Detail of a dark oil painting showing a painted inscription in Latin script reading "Nicolaus Enriq. Fecit. Mexici anno 1790," with foliage and rocky ground visible at right.
Artist or Maker
Nicolás Enríquez
Mexico, 1704-circa 1790
Title
The Crucifixion (La crucifixión)
Date Made
1790
Medium
Oil on copper
Dimensions
Unframed: 16 3/4 × 12 7/8 in. (42.55 × 32.7 cm); framed: 19 1/8 × 15 3/8 × 1 in. (48.5775 × 39.0525 × 2.54 cm)
Credit Line
Purchased with funds provided by the Bernard and Edith Lewin Collection of Mexican Art Deaccession Fund
Accession Number
M.2008.33
Classification
Paintings
Collecting Area
Latin American Art
Curatorial Notes

Nicolás Enríquez was part of a sophisticated group of painters in Mexico who organized informal art academies and engaged in discussions about the theory and practice of art.

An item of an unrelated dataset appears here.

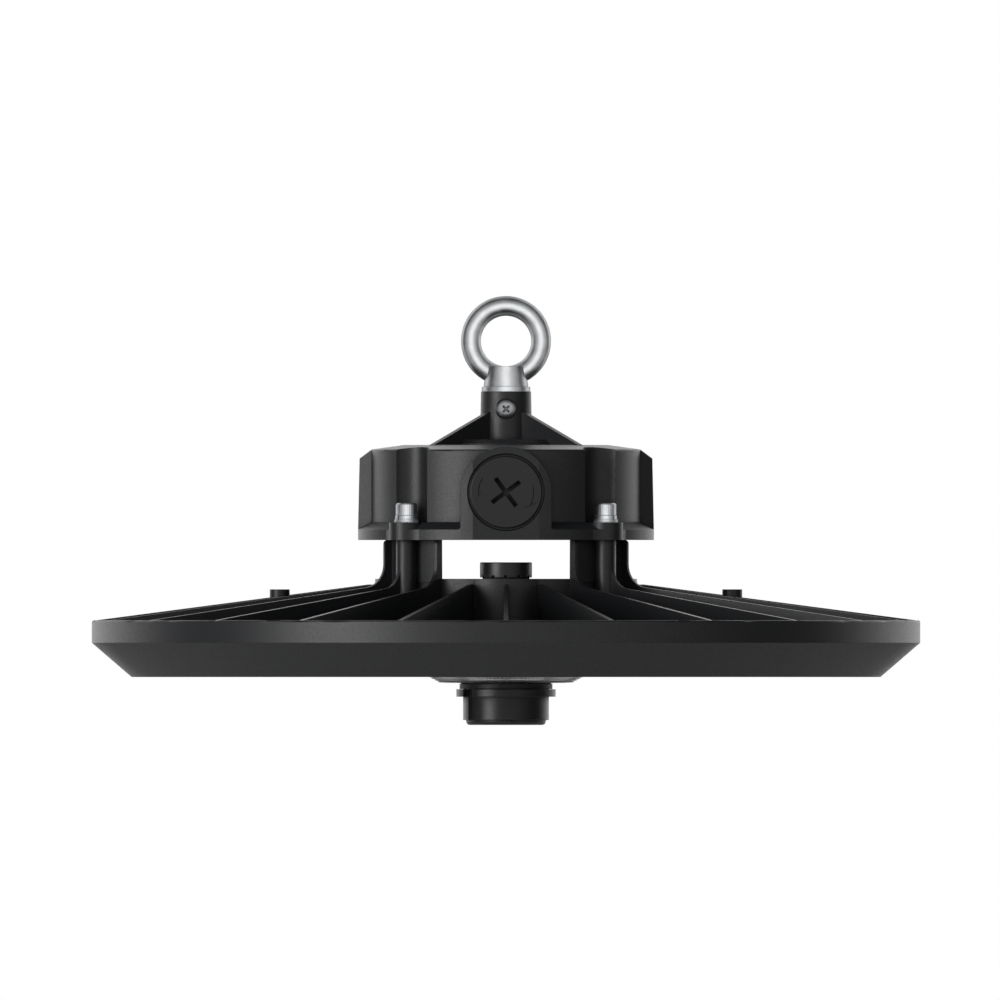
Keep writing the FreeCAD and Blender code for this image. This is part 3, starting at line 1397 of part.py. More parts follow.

In this small devotional painting of the Crucifixion, Enríquez spotlights the figure of Christ to heighten the sense of pathos. He follows the tradition of the Sevillian artist Sebastián López de Arteaga (1610–1652), who came to Mexico around 1640. Arteaga favored rendering Christ with three nails instead of four as prescribed by the Sevillian painter Francisco Pacheco (1564–1644) in his seminal treatise Arte de la pintura (1649).

Enríquez developed a reputation for his highly finished oil paintings on copper, a support he used extensively throughout his career. The tradition of copper painting first developed in Italy and Flanders in the sixteenth century. It was quickly introduced to New Spain, where it was widely used, especially in the eighteenth century. The smoothness of copper, when properly prepared, allowed for the almost seamless application of paint, imbuing the images with a jewel-like quality that made the material especially attractive to artists and their patrons.

Ilona Katzew

2024

Provenance

Private collection, London; Nicolás Cortés, London, c. 1960–70; Jaime Eguiguren - Arts & Antiques, Buenos Aires, c. 1999; Caylus Anticuario S.A, Madrid, 2001; LACMA, 2008.